Ejo, suivi de Lézardes et autres nouvelles

En kinyarwanda (la langue maternelle de l’autrice, ayant fui le massacre des Tutsis à l’adolescence), Ejo signifie à la fois hier et demain. C’est dans cette ambivalence temporelle, entre la relative insouciance d’avant et les répercussions intimes d’après qu’elle inscrit son premier recueil, présent dans un volume pluriel.
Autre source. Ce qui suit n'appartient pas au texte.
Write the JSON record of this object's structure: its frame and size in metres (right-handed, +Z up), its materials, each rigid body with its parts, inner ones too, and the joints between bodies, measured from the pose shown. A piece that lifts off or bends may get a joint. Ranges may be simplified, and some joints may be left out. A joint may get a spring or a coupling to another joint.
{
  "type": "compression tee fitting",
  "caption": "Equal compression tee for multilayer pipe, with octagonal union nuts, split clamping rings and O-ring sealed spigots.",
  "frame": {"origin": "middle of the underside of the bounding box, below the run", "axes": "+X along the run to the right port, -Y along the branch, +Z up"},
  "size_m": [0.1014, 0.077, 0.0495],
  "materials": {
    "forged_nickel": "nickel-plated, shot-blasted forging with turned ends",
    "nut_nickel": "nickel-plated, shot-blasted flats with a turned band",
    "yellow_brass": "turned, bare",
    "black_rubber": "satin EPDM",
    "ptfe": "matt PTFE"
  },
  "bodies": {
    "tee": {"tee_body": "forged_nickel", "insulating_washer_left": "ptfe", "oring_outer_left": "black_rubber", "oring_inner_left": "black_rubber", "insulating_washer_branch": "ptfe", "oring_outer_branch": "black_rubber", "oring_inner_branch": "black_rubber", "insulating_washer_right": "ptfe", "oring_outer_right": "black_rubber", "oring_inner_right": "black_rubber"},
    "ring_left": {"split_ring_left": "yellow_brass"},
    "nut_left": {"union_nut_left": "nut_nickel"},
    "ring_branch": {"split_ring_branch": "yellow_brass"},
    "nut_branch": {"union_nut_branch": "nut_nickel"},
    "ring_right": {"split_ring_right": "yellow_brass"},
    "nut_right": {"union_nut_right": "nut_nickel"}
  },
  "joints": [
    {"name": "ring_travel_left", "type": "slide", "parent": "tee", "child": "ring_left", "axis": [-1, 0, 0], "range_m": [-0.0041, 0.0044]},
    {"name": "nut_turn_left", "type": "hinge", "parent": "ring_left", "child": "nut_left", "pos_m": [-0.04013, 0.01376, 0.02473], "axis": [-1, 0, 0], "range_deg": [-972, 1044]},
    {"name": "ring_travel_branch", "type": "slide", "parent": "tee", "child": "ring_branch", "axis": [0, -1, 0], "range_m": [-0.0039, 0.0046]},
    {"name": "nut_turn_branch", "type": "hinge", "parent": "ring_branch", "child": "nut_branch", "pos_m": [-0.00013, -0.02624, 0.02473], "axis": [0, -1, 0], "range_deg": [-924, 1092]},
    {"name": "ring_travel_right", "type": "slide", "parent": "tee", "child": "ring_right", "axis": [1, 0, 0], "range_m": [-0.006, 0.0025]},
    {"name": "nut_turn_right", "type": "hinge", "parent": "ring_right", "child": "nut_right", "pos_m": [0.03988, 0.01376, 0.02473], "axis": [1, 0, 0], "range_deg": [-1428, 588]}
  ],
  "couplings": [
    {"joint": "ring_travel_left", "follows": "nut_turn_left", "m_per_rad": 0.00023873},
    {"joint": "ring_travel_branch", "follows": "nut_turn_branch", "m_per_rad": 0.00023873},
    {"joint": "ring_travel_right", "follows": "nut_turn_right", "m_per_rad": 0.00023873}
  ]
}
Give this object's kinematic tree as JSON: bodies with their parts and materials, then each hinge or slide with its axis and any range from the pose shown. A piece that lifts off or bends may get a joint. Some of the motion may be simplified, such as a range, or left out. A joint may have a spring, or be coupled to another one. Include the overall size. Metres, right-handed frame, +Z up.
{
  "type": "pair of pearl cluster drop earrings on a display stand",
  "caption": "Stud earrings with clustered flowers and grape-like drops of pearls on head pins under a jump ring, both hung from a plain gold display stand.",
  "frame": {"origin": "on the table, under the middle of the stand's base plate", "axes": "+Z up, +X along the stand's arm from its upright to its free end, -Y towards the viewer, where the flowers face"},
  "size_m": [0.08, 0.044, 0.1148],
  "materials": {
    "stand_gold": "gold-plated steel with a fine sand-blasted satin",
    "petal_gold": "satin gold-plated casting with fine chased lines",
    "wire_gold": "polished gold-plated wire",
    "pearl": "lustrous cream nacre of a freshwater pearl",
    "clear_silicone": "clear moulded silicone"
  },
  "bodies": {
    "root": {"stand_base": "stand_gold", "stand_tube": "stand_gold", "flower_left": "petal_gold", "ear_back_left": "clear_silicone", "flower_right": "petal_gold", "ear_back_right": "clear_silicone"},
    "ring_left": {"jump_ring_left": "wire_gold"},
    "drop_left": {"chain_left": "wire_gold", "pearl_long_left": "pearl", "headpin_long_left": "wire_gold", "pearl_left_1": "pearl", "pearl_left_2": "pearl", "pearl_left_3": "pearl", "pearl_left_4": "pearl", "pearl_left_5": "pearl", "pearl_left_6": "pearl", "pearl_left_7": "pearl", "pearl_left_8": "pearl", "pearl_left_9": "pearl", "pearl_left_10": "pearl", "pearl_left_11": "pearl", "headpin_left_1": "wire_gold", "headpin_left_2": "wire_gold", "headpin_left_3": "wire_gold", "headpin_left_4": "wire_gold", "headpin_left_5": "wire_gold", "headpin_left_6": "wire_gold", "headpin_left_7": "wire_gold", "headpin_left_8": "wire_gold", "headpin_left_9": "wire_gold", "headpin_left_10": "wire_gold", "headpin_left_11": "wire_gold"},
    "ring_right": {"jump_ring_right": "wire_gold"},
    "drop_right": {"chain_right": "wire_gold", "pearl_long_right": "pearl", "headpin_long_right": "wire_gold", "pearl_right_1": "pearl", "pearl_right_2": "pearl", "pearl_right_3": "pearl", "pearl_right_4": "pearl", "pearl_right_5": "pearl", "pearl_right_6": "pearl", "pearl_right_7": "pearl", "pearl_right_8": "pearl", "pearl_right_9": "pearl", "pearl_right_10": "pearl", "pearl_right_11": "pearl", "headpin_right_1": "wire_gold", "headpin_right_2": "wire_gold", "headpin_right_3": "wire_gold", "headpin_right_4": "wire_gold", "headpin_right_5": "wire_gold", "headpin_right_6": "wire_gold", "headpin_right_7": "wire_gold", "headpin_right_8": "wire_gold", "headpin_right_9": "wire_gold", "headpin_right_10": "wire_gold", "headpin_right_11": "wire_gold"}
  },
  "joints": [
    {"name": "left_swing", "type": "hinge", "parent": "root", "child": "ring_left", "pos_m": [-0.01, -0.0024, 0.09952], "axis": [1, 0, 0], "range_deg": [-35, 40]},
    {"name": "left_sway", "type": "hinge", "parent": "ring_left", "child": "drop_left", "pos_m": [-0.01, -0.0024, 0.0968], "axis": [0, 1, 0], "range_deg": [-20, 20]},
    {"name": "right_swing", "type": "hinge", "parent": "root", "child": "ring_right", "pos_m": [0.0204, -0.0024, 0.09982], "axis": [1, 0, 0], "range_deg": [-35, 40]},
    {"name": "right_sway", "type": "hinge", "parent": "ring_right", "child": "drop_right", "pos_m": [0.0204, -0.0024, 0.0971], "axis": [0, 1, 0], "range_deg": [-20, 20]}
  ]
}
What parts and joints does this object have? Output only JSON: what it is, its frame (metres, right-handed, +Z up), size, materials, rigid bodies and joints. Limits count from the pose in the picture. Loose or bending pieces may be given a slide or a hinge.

On y croise une dizaine de femmes dans la tourmente, de Febronie dont le fils lui tourne le dos pour rejoindre les Interahamwe (miliciens hutus) à Agnès, professeur d’histoire sopecya (survivante n’ayant pas quitté le pays) ne s’exprimant plus qu’en maximes cryptiques, où le nom des morts surgit comme ponctuation. Toutes sont marquées par leur propre expérience d’un pays où victimes et bourreaux se côtoyaient quotidiennement, par la difficulté de se projeter dans des terres d’exil où le racisme et l’incompréhension face à leur vécu chargé règnent. Dans Lézardes, la nouvelliste se positionne à hauteur d’enfants, à la fois ceux qui ont absorbé (consciemment ou non) les faits que ceux, devenus grands, qui devront s’interroger sur la transmission possible, sur un maillage à retisser. Sans chercher à rien atténuer mais en prenant appui sur le pouvoir cautérisant de la littérature, Beata Umubyeyi Mairesse plonge dans la  » topographie des non-dits » avec une grande humanité.

De Beata Umubyeyi Mairesse, éditions Autrement, 416 pages.